To the north, apartheid sympathizers had poisoned five hundred Umkhonto we Sizwe trainees at the Novo Catengue camp in Angola. Amen, who’d escaped the bombing in Gaborone, had been away at a meeting the night the tainted beans and porridge were served. He couldn’t help notice that it was a pattern for harm to pass him by while it struck those he loved.

Tonight, he sat alone on a hill overlooking the camp. Below him, figures straggled in and out of tents. The camp looked like a wounded organism. Many of his friends were in the hospital. Without thinking, the palm of his right hand stroked the dusty ground beside him, as it once stroked the shoulder of his wife. For the first time since he’d undertaken this work, he doubted his strength to continue. His joy, his life, were gone. There was no way to find Ontibile without risking arrest.

He had heard no news of Isaac and assumed that he too was dead. It was one more regret, piled on a sea of regrets. He should have been there, as he should have been beside his sister in Soweto when they opened fire.

That night, Alice slept fitfully.

She was crawling over a trestle bridge made of sticks, north of Mahalapye. She felt a train approaching through the vibrations in her feet. She climbed to one side of the trestle and pushed her body over the edge. A river was rushing below. She counted to herself as she hung on: seven, eight, nine. A light rain began to fall. She watched as it settled on the backs of her hands, the fine hairs glistening with drops of water.

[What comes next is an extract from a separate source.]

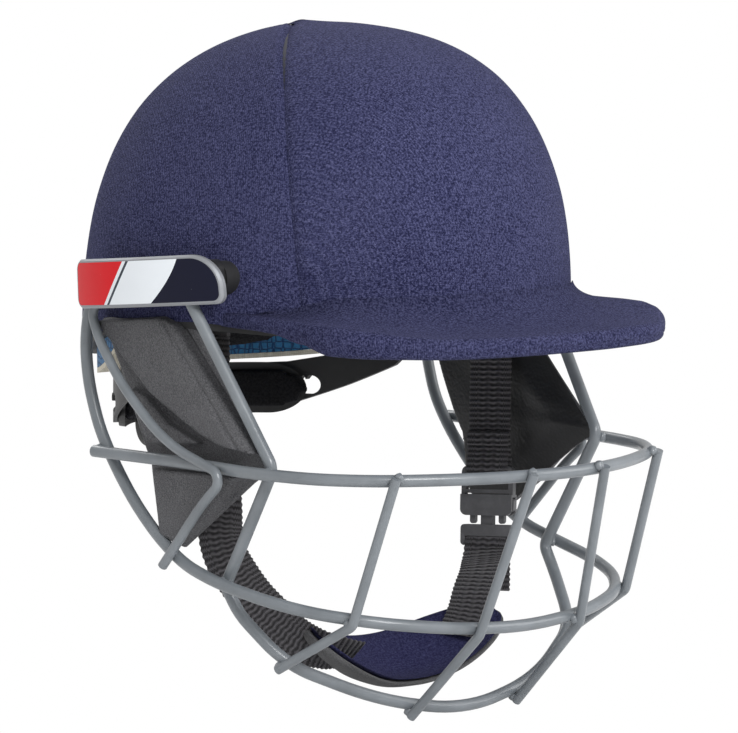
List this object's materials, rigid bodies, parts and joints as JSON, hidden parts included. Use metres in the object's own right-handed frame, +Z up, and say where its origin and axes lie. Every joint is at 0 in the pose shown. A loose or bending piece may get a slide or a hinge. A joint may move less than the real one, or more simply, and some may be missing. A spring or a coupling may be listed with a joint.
{
  "type": "cricket helmet",
  "caption": "Cloth-covered cricket helmet with a fixed peak, a welded wire faceguard, foam ear pads, a buckled chin strap and a sliding nape cradle.",
  "frame": {"origin": "centre of the head opening, level with the shell's rim over the ears", "axes": "+Z up towards the crown, -Y out of the face opening, +X to the wearer's left"},
  "size_m": [0.232, 0.2803, 0.3043],
  "materials": {
    "cloth": "knitted navy cloth",
    "shell": "moulded shell",
    "foam": "soft closed-cell foam",
    "pad": "moulded ear foam",
    "lining": "smooth lining",
    "wire": "grey dipped coating",
    "plate": "gloss plate with plain blocks of colour",
    "moulding": "moulded fitting",
    "rubber": "rubber",
    "steel": "zinc plated",
    "webbing": "ribbed webbing",
    "tape": "binding tape",
    "trim": "rim trim"
  },
  "bodies": {
    "helmet": {"brow_pad": "foam", "cover_front": "cloth", "cover_rear": "cloth", "crown_button": "cloth", "crown_pad_front": "foam", "crown_pad_rear": "foam", "ear_lining_left": "lining", "ear_lining_right": "lining", "ear_pad_left": "pad", "ear_pad_right": "pad", "foam_liner": "foam", "guard_inner_rod_left": "wire", "guard_inner_rod_right": "wire", "guard_lower_bar": "wire", "guard_middle_bar": "wire", "guard_mount_left": "moulding", "guard_mount_right": "moulding", "guard_nuts_left": "steel", "guard_nuts_right": "steel", "guard_outer_rod_left": "wire", "guard_outer_rod_right": "wire", "guard_screws_left": "steel", "guard_screws_right": "steel", "guard_side_wire_left": "wire", "guard_side_wire_right": "wire", "guard_spacers_left": "rubber", "guard_spacers_right": "rubber", "guard_top_bar": "wire", "guard_washers_left": "steel", "guard_washers_right": "steel", "hard_shell": "shell", "liner_tape": "tape", "nape_rivet_left": "steel", "nape_rivet_right": "steel", "nape_strap_left": "moulding", "nape_strap_right": "moulding", "occiput_pad": "foam", "peak_cover": "cloth", "rim_trim": "trim", "side_plate_left": "plate", "side_plate_right": "plate", "strap_rivet_left": "steel", "strap_rivet_right": "steel"},
    "chin_strap": {"strap_tab_left": "webbing", "strap_tab_right": "webbing", "upper_webbing": "webbing", "buckle_socket": "moulding", "right_webbing": "webbing", "chin_cup": "pad", "chin_cup_lining": "cloth", "lower_webbing": "webbing"},
    "plug": {"buckle_plug": "moulding"},
    "prong_front": {"buckle_prong_front": "moulding"},
    "prong_rear": {"buckle_prong_rear": "moulding"},
    "nape_slider": {"nape_cradle": "moulding", "nape_pad": "foam", "cradle_peg_left": "moulding", "cradle_peg_right": "moulding"}
  },
  "joints": [
    {"name": "strap_swing", "type": "hinge", "parent": "helmet", "child": "chin_strap", "pos_m": [0, -0.02, 0.012], "axis": [1, 0, 0], "range_deg": [-10, 18]},
    {"name": "buckle_release", "type": "slide", "parent": "chin_strap", "child": "plug", "axis": [-0.0851, -0.0774, -0.9934], "range_m": [0, 0.016], "deforming": ["lower_webbing"]},
    {"name": "prong_front_squeeze", "type": "hinge", "parent": "plug", "child": "prong_front", "pos_m": [0.08025, -0.03367, -0.10126], "axis": [-0.8773, -0.4667, 0.1115], "range_deg": [0, 8], "stiffness_Nm_per_rad": 0.05},
    {"name": "prong_rear_squeeze", "type": "hinge", "parent": "plug", "child": "prong_rear", "pos_m": [0.07364, -0.02134, -0.10165], "axis": [0.8773, 0.4667, -0.1115], "range_deg": [0, 8], "stiffness_Nm_per_rad": 0.05},
    {"name": "nape_adjust", "type": "slide", "parent": "helmet", "child": "nape_slider", "axis": [0, 1, 0], "range_m": [-0.012, 0]}
  ]
}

She woke into a land of grief, a ship adrift. Ian’s death had opened channels into decades of remembered and forgotten sorrows. The sky lightened along the horizon. She sat up in bed and then lay back down.

Wildly, she thought perhaps Roger had been lying. For reasons of his own, he’d stolen Ian’s wallet. Ian was poking among the rocks in the Tsodilo Hills, just setting out this morning with the dew still held in the shadows of the hills. This was the weekend they would meet in Mahalapye. They’d worked it out the night before they’d parted last time. She’d drive up on Friday, leave work a little early, probably get there before him. She could feel the gladness of his hands on her back, pulling her close.

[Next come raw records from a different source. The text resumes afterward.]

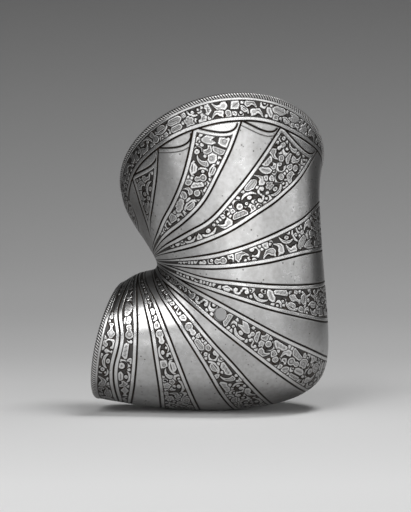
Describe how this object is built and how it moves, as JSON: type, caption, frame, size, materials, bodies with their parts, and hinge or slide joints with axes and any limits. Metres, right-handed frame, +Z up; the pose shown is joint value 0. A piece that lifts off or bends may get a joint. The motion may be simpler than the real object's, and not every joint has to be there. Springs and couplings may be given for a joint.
{
  "type": "pasguard",
  "caption": "Bent steel elbow plate for a jouster's left arm, open at the back, with wired turned edges and a hole for its fixing screw.",
  "frame": {"origin": "middle of the bounding box, at its lowest level", "axes": "+Z up along the upper arm, +X to the outer corner of the elbow, +Y from the outer face towards the arm and the open back"},
  "size_m": [0.1804, 0.1078, 0.2449],
  "materials": {
    "plate_steel": "polished plain steel, with etched bands on a dark ground",
    "wire_iron": "plain drawn iron wire, hidden in the turned edges"
  },
  "bodies": {
    "root": {"elbow_plate": "plate_steel", "upper_edge_wire": "wire_iron", "rear_edge_wire": "wire_iron", "lower_edge_wire": "wire_iron", "inner_edge_wire": "wire_iron"}
  },
  "joints": []
}
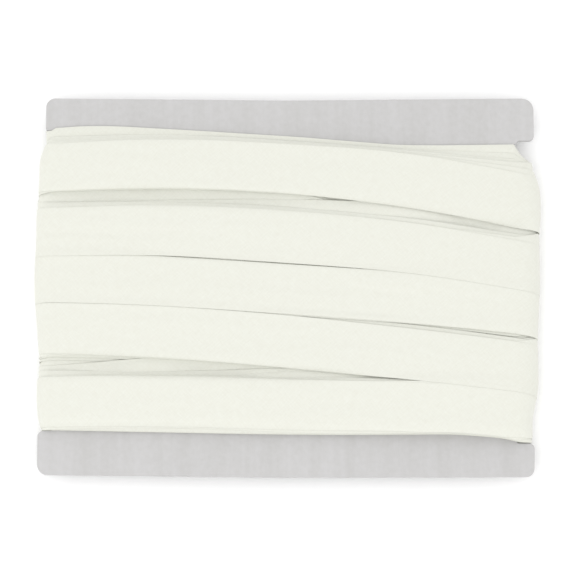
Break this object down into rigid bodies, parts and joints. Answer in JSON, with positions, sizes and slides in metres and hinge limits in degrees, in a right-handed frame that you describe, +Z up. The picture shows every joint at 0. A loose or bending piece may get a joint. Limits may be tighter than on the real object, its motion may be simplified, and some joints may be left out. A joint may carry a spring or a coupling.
{
  "type": "roll of bias binding on a winding card",
  "caption": "Folded cotton bias binding wound in broad, slightly slanting turns round the waist of a flat card, whose wider ends stand out above and below the winding.",
  "frame": {"origin": "centre of the roll's outline seen from above, on the surface it lies on", "axes": "+X along the card's longer side, to the right of the shown face; +Y across it, towards the edge at the top of the shown face; +Z up, out of the shown face"},
  "size_m": [0.198, 0.1514, 0.015],
  "materials": {
    "binding_cloth": "matt woven cotton, ivory",
    "card_board": "matt, pale warm grey"
  },
  "bodies": {
    "root": {"card": "card_board", "binding": "binding_cloth"}
  },
  "joints": []
}
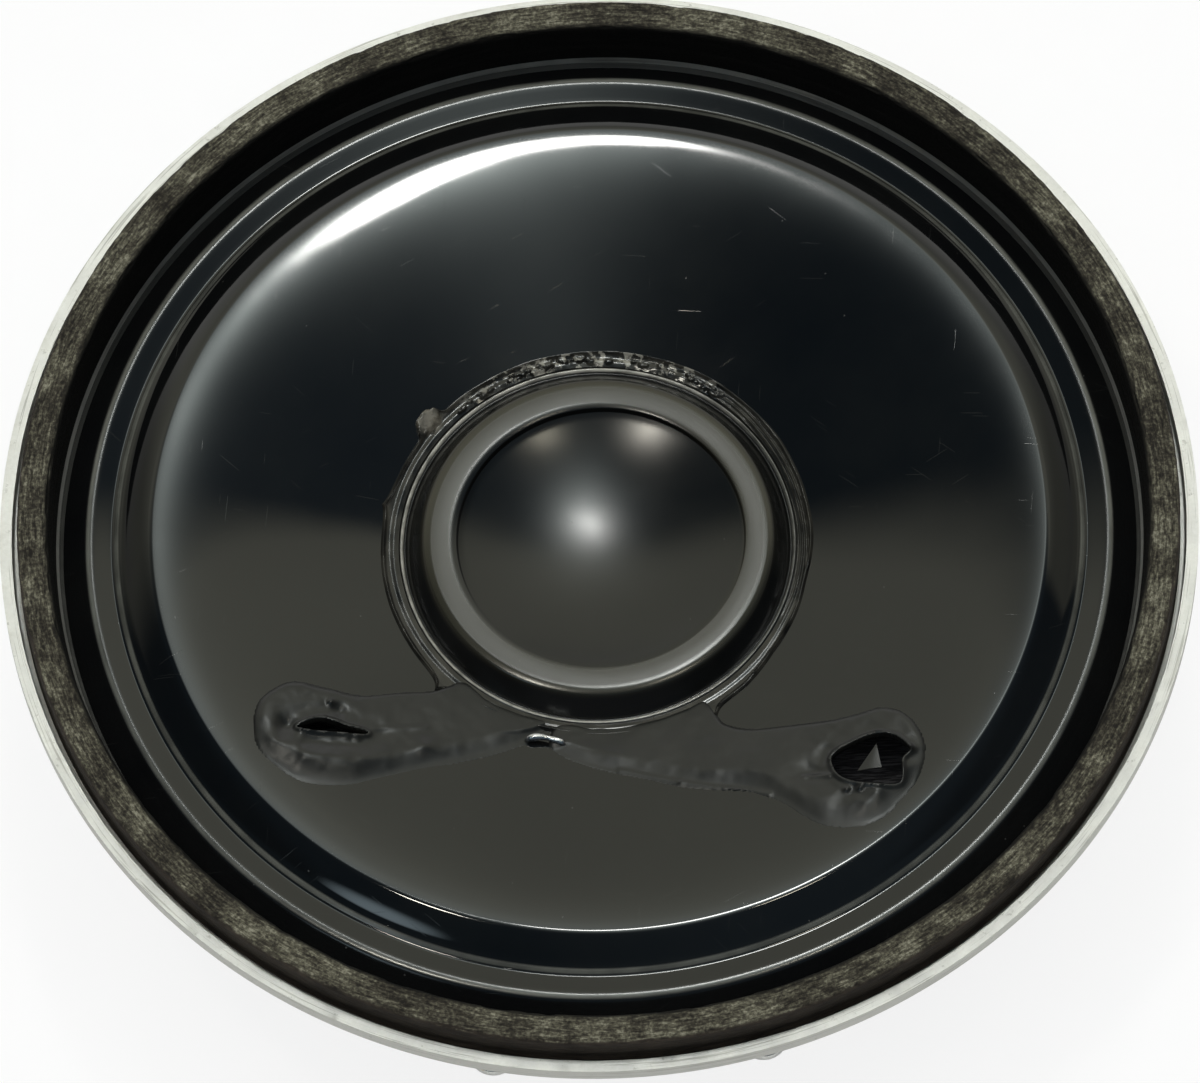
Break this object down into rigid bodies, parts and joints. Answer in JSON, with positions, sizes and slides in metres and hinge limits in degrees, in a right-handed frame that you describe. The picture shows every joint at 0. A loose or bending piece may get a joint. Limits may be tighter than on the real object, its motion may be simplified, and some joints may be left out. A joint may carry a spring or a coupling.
{
  "type": "loudspeaker driver",
  "caption": "Small round loudspeaker driver: pressed steel frame, card gasket, black film cone with a dished dust cap, ring magnet, solder lugs; the cone moves along the axis.",
  "frame": {"origin": "centre of the back plate's rear face, on which the driver stands", "axes": "+Z along the driver's axis towards the listener; the terminals face -Y"},
  "size_m": [0.05, 0.05, 0.0154],
  "materials": {
    "tinned_steel": "bright tin plate, lightly scuffed",
    "zinc_plated_steel": "zinc plated, satin",
    "gasket_card": "pressed card with a fine tangential grain",
    "black_film": "glossy thermoformed film",
    "cap_film": "glossy thermoformed film, slightly satin",
    "clear_adhesive": "clear cured bead with strands",
    "lead_adhesive": "dark translucent cured adhesive, wrinkled",
    "amber_adhesive": "cured rubber cement",
    "dark_epoxy": "cured epoxy fillet",
    "ferrite": "sintered, dark grey, fine ground faces",
    "damping_cloth": "thin black non-woven cloth",
    "fibre_board": "paper phenolic board",
    "tinned_brass": "dull tin plate",
    "solder": "smooth solder",
    "former_paper": "varnished kraft paper",
    "enamelled_wire": "enamelled copper"
  },
  "bodies": {
    "frame": {"frame": "tinned_steel", "rim_adhesive": "amber_adhesive", "film_rim": "black_film", "film_surround": "black_film", "front_gasket": "gasket_card", "damping_cloth": "damping_cloth", "top_plate": "zinc_plated_steel", "magnet_glue_front": "dark_epoxy", "magnet_ring": "ferrite", "magnet_glue_rear": "dark_epoxy", "back_plate": "zinc_plated_steel", "pole_piece": "zinc_plated_steel", "terminal_board": "fibre_board", "board_rivet": "tinned_brass", "terminal_eyelets": "tinned_brass", "terminal_lug_left": "tinned_brass", "terminal_lug_right": "tinned_brass", "solder_joint_left": "solder", "solder_joint_right": "solder", "flying_lead_left": "enamelled_wire", "flying_lead_right": "enamelled_wire"},
    "cone": {"film_cone": "black_film", "dust_cap": "cap_film", "cap_adhesive": "clear_adhesive", "neck_adhesive": "amber_adhesive", "coil_former": "former_paper", "voice_coil": "enamelled_wire", "coil_lead_left": "enamelled_wire", "coil_lead_right": "enamelled_wire", "lead_adhesive_left": "lead_adhesive", "lead_adhesive_right": "lead_adhesive"}
  },
  "joints": [
    {"name": "cone_travel", "type": "slide", "parent": "frame", "child": "cone", "axis": [0, 0, 1], "range_m": [-0.0005, 0.0005], "stiffness_N_per_m": 3000, "deforming": ["film_surround", "flying_lead_left", "flying_lead_right"]}
  ]
}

But how had Roger gotten his Land Rover?

If she could reverse time, she’d go back to the day they’d set out for Moremi, just the two of them. She remembered that predawn light, their stealth. She’d offered him a cup of coffee. He’d asked how her marriage had come apart. She’d told him that Lawrence was a decent man but she’d felt dead around him.

I understand that kind of dead, he’d said. It’s better to be all the way dead.

From the moment his eyes rested on those thirsty animals and he’d said, Poor bastards, he was doomed. A lesser man—no, a different man—would have said there was nothing that could be done. He wasn’t that sort of person. He never could have been. It’s one of the things she loved in him, and it’s what killed him. Not the stampede, but his desire to do what was right, not in the eyes of the law but in the eyes of something bigger than himself.

An arrow dropped to Earth, stuck fast. Its shaft quivered.

She imagined what he might have done had he lived. On their way back to Francistown when she was still feverish, he’d spoken to her about his wish to find something in those hills that was big enough to wake the world up to the significance of the San people. He believed there were caves in the Tsodilo Hills where one could find evidence of the world’s first religion. She imagined he’d been right about what was there, but it would be too late by the time someone stumbled upon it.

What she and her boss were doing was puny in the face of the forces arrayed against the San: cattle, drought, poachers, the encroachment of farmers and western culture, the disillusionment of San teenagers, tuberculosis, the loss of language, tourism, the list went on.

White Dog buried her snout in Alice’s bent elbow and urged her up and out of bed.

Itumeleng was in the kitchen already, scrubbing a pot with salt. She’d burned beans in it a couple of days before. Magoo was waiting for breakfast.

Today she would call Muriel. And her mother. Tell them. The words came to her. It’s a fearful thing to love what death can touch. Her mother would understand with her whole being. Muriel would understand less.